The album True Colours followed in October of 1984 and again followed the trajectory the band had set, reaching number 14 in the UK. Headed by ‘The Chant Has Begun’ and was another song that covered the subject of warfare, although at the same time that of climate change. I remember these were subjects high on the agenda, but when I consider just how overwhelmed a band like Level 42 had been with these subjects, I find it quite alarming. These are not outright anti-war or climate-change songs, calling on the silent majority to stand up and have their voice heard. As artists like these raised the talking point, it was clear that something was going to change. The song starts, “The spirit of the people. The rhythm has begun…”, as I listen to this album I’m finding that as songwriters and musicians, the band’s ability to project is expanding at a fantastic rate. This was an album where you can hear a musical change coming from the desk, or producer at least, as it was True Colours that saw the band working with Ken Scott. It is from within the text included with this set that the band talk about this process, that as an engineer/producer Scott was a hands-on type, rather than a “sit back and check the vibe”. As a listener I’m hearing this, we have moved on quite quickly from the activist I was hearing on tracks from the last album and those lyrics from ‘Chant’, to a definite feel of ’80s exuberance, certainly in production, but also in how the music is moving. Sound is expressed in a deep bass, a synthesiser that takes the lead from Jan Hammer of the day, those of almost comic effect, and drums from Phil Gould that possess a magnitude fitting of whichever song they are playing. ‘Kouyate’ is the perfect demonstration of all of these elements. Musically larger than life, with a pace contributed to by not just the instruments heard, but also the production skills used. The final track on the album is ‘Hours By The Window’ and uses Boon’s guitar effects to fill the sound. This time a song with no pretence of stopping a war, or global climate disaster, as I hear a song of a personal loss that we all have experienced.
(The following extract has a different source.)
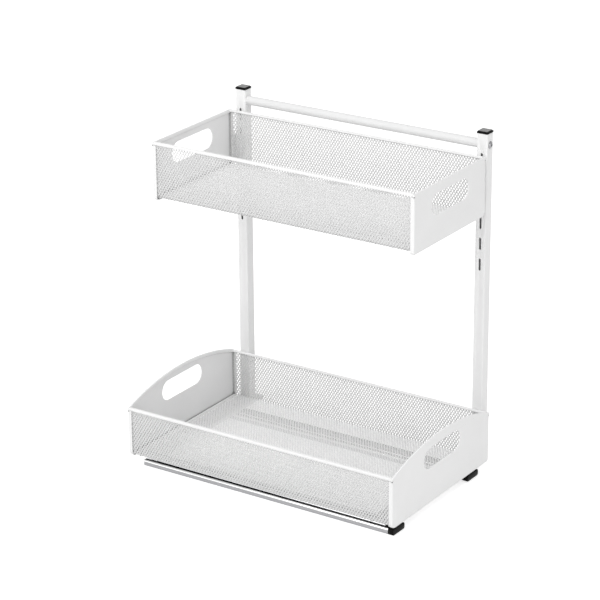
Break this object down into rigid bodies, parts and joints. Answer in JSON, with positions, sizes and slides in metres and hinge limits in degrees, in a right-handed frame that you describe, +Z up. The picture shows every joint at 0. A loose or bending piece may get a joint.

I have to say that although this wouldn’t have any chart-bound expectations it is the kind of personal reflection you would be likely to take to your desert island.
That was the end of the band’s album releases between the years 1980-84 and although in an ordinary world this would be the end of the story, we are in the world of Cherry Red, where you will find another 5 discs worth of material from 7″ singles found on Disc Six, through B-sides on Disc Seven. Twelve Singles and Rarities on Disc Eight, to more twelve inches on Disc Nine and Bonus tracks found on Disc Ten. Of this bonus content offered across these five CDs, it has to be said that the listener has access to pretty much everything up to and including 1984. I would have to say that of those additional tracks offered on the 7″ tracks disc, ‘Out Of Sight Out Of Mind (7″ Version)’ would have to be a personal favourite. Taken from their album Staring At The Sun, the production seems to be slightly improved over that of its original album version, providing the number with at least one can of Red Bull. The B-sides disc offers a moment of Mark King providing his take on scat in ‘Beezer One’, before proceeding into a slice of lounge music. This is the third track on the disc and from two earlier instrumentals, a further two follow including ‘The Return Of The Handsome Rugged Man’ (I’d love to know who wrote this and who it was referring to), a track which shows off the band’s abilities on both bass guitar, drums and keyboard. A selection of live recordings are also available, which unfortunately omit their location of performance, which I would’ve thought for fans was essential, but I’m sure this information will be available somewhere.
Disc Eight features 12″s and Rarities including the U.S. Mix of ‘(Flying On The) Wings Of Love’ lifted from the bands …Early Tapes album from 1982, along with a mammoth 8-minute version of this number, an ’81 remix, complete with elongated drum intros and expansive passages where the production opens up the sound stage. My preference from this set of songs would have to be the 7-minute versions of ‘Love Games’ and ‘The Chinese Way’. I’ve always been a sucker for an extended mix and these are just great songs in the first place. Disc Nine contains a wealth of further 12″ mixes and if I’m perfectly honest this collection is like giving a kid a handful of candy in a sweet shop while expecting them to stop when they’ve finished this first fistful. Here the stakes are raised as a 7 minute extended mix is just the start, okay so 4’16” of ‘The Sun Goes Down (Living It Up)’ would have to be the exception, but here 8-minute mixes rub shoulders with 10-minute mixes of a Dub mix to ‘The Chinese Way’ and a ‘Mastermix’ of ‘Hot Water’. The 1980s really knew how to mix a song, in the same way, designers applied shoulder pads to suits, bigger was always better.
Finally, Disc Ten is a ‘bonus tracks’ set of 13 songs from across the band’s work to 1984 with a collection of live versions of ‘Sandstorm’ and ‘Mr. Pink’ from 1982, as well as ‘Heathrow’, and ‘Turn It On’ and a further three numbers from a performance at The Regal Theatre, Hitchin in 1983, numbers that were taken from the band’s live album The Pursuit Of Accidents. Completing this disc there is a track simply named ‘Goodbye Ray Schmidt-Volk’ and after a little research, all I could dig up on this number was that it was a funked-up goodbye to music exec. Ray Schmidt-Volk of Polydor in Germany. Some might say a rather sucky close to this set of songs, but I feel it shows that these rising stars of ’80s pop had a heart that’s now stamped on this collection from Cherry Red. This was Part One, but I have it on good authority that Part Two is to follow, so watch this space.